Directions for this task: Return all the data, word for word.

Material:
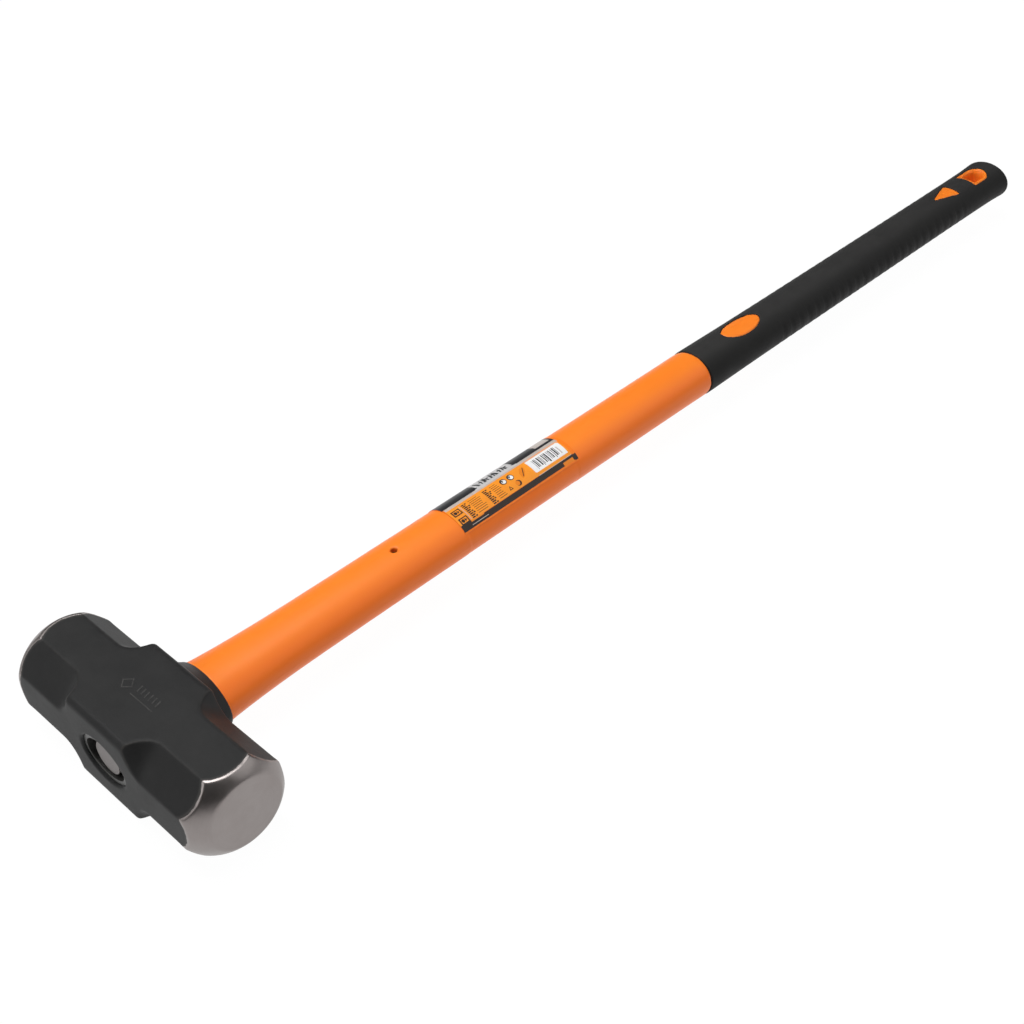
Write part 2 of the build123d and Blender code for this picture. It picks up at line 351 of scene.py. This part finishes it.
# ---------------------------------------------------------------- softened pieces
def remeshed(node, voxel):
    """A CAD node's surface as an even quad mesh: its points and its faces."""
    src = bpy.data.objects.new("source", NODES[node].data.copy())
    bpy.context.scene.collection.objects.link(src)
    mod = src.modifiers.new("even", "REMESH")
    mod.mode = "VOXEL"
    mod.voxel_size = voxel
    graph = bpy.context.evaluated_depsgraph_get()
    mesh = bpy.data.meshes.new_from_object(src.evaluated_get(graph))
    bpy.data.objects.remove(src)
    co = np.empty(len(mesh.vertices) * 3)
    mesh.vertices.foreach_get("co", co)
    corner = np.empty(len(mesh.loops), dtype=np.int64)
    mesh.loops.foreach_get("vertex_index", corner)
    bpy.data.meshes.remove(mesh)
    return co.reshape(-1, 3), corner.reshape(-1, 4)


def relaxed(co, faces, passes, weight):
    """Rounds a mesh's edges: each point moves towards the middle of its neighbours."""
    a = np.concatenate((faces.ravel(), np.roll(faces, -1, 1).ravel()))
    b = np.concatenate((np.roll(faces, -1, 1).ravel(), faces.ravel()))
    n = len(co)
    count = np.maximum(np.bincount(a, minlength=n), 1)
    for _ in range(passes):
        total = np.stack([np.bincount(a, co[b, i], minlength=n) for i in range(3)], 1)
        co = co + (total / count[:, None] - co) * (0.5 * weight)[:, None]
    return co


def piece(name, co, faces, material, nodes, painted_light=None):
    """A smooth piece that stands for its CAD nodes, kept inside the first one's box."""
    low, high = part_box(nodes[0])
    co = np.clip(co, np.array(low), np.array(high))
    used = np.unique(faces)
    index = np.full(len(co), -1)
    index[used] = np.arange(len(used))
    mesh = bpy.data.meshes.new(name)
    mesh.from_pydata(co[used].tolist(), [], index[faces].tolist())
    mesh.shade_smooth()
    # painted light: a number at each point that the material turns into painted highlight or
    # painted shade
    if painted_light is not None:
        mesh.attributes.new("painted_light", "FLOAT", "POINT").data.foreach_set("value", painted_light[used])
    mesh.materials.append(material)
    obj = bpy.data.objects.new(name, mesh)
    bpy.context.scene.collection.objects.link(obj)
    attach(obj, "root")
    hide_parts(*nodes)
    return obj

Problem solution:
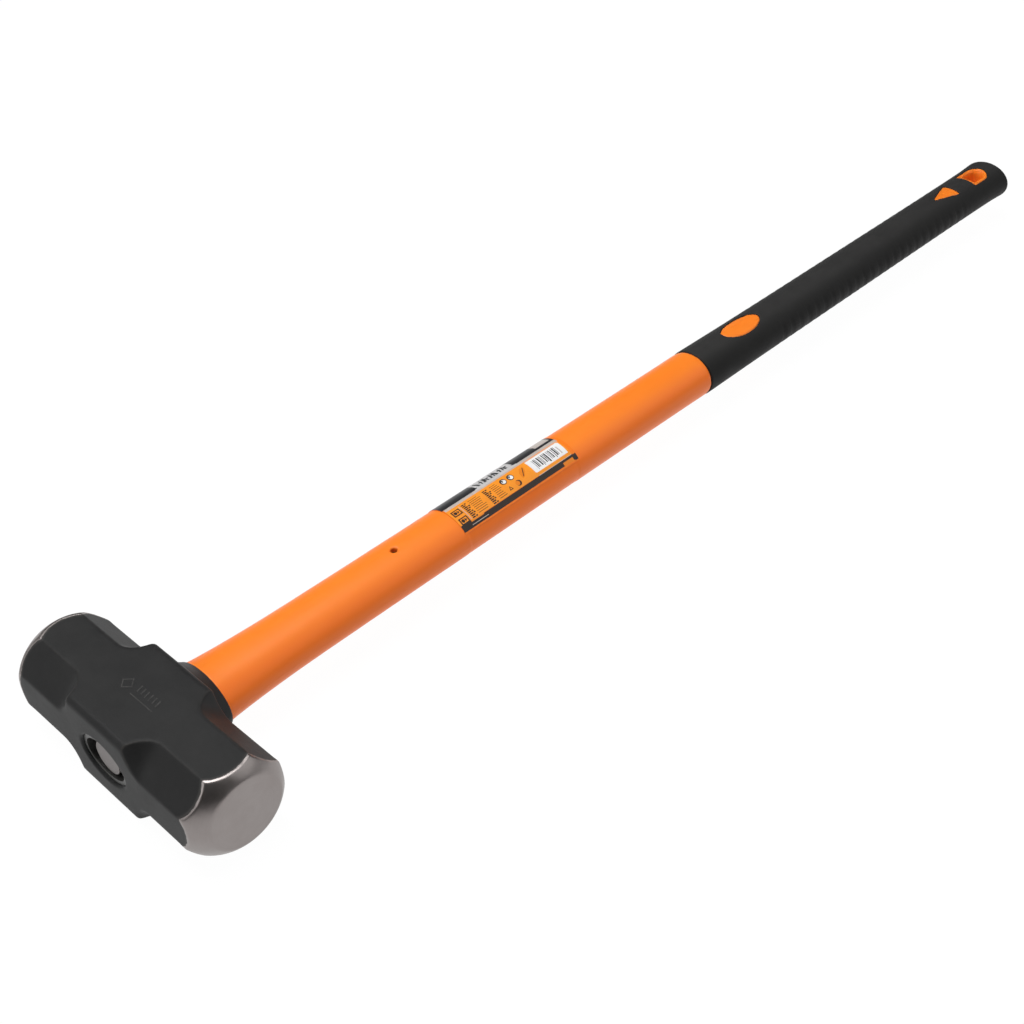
Write part 2 of the build123d and Blender code for this picture. It picks up at line 351 of scene.py. This part finishes it.
# ---------------------------------------------------------------- softened pieces
def remeshed(node, voxel):
    """A CAD node's surface as an even quad mesh: its points and its faces."""
    src = bpy.data.objects.new("source", NODES[node].data.copy())
    bpy.context.scene.collection.objects.link(src)
    mod = src.modifiers.new("even", "REMESH")
    mod.mode = "VOXEL"
    mod.voxel_size = voxel
    graph = bpy.context.evaluated_depsgraph_get()
    mesh = bpy.data.meshes.new_from_object(src.evaluated_get(graph))
    bpy.data.objects.remove(src)
    co = np.empty(len(mesh.vertices) * 3)
    mesh.vertices.foreach_get("co", co)
    corner = np.empty(len(mesh.loops), dtype=np.int64)
    mesh.loops.foreach_get("vertex_index", corner)
    bpy.data.meshes.remove(mesh)
    return co.reshape(-1, 3), corner.reshape(-1, 4)


def relaxed(co, faces, passes, weight):
    """Rounds a mesh's edges: each point moves towards the middle of its neighbours."""
    a = np.concatenate((faces.ravel(), np.roll(faces, -1, 1).ravel()))
    b = np.concatenate((np.roll(faces, -1, 1).ravel(), faces.ravel()))
    n = len(co)
    count = np.maximum(np.bincount(a, minlength=n), 1)
    for _ in range(passes):
        total = np.stack([np.bincount(a, co[b, i], minlength=n) for i in range(3)], 1)
        co = co + (total / count[:, None] - co) * (0.5 * weight)[:, None]
    return co


def piece(name, co, faces, material, nodes, painted_light=None):
    """A smooth piece that stands for its CAD nodes, kept inside the first one's box."""
    low, high = part_box(nodes[0])
    co = np.clip(co, np.array(low), np.array(high))
    used = np.unique(faces)
    index = np.full(len(co), -1)
    index[used] = np.arange(len(used))
    mesh = bpy.data.meshes.new(name)
    mesh.from_pydata(co[used].tolist(), [], index[faces].tolist())
    mesh.shade_smooth()
    # painted light: a number at each point that the material turns into painted highlight or
    # painted shade
    if painted_light is not None:
        mesh.attributes.new("painted_light", "FLOAT", "POINT").data.foreach_set("value", painted_light[used])
    mesh.materials.append(material)
    obj = bpy.data.objects.new(name, mesh)
    bpy.context.scene.collection.objects.link(obj)
    attach(obj, "root")
    hide_parts(*nodes)
    return obj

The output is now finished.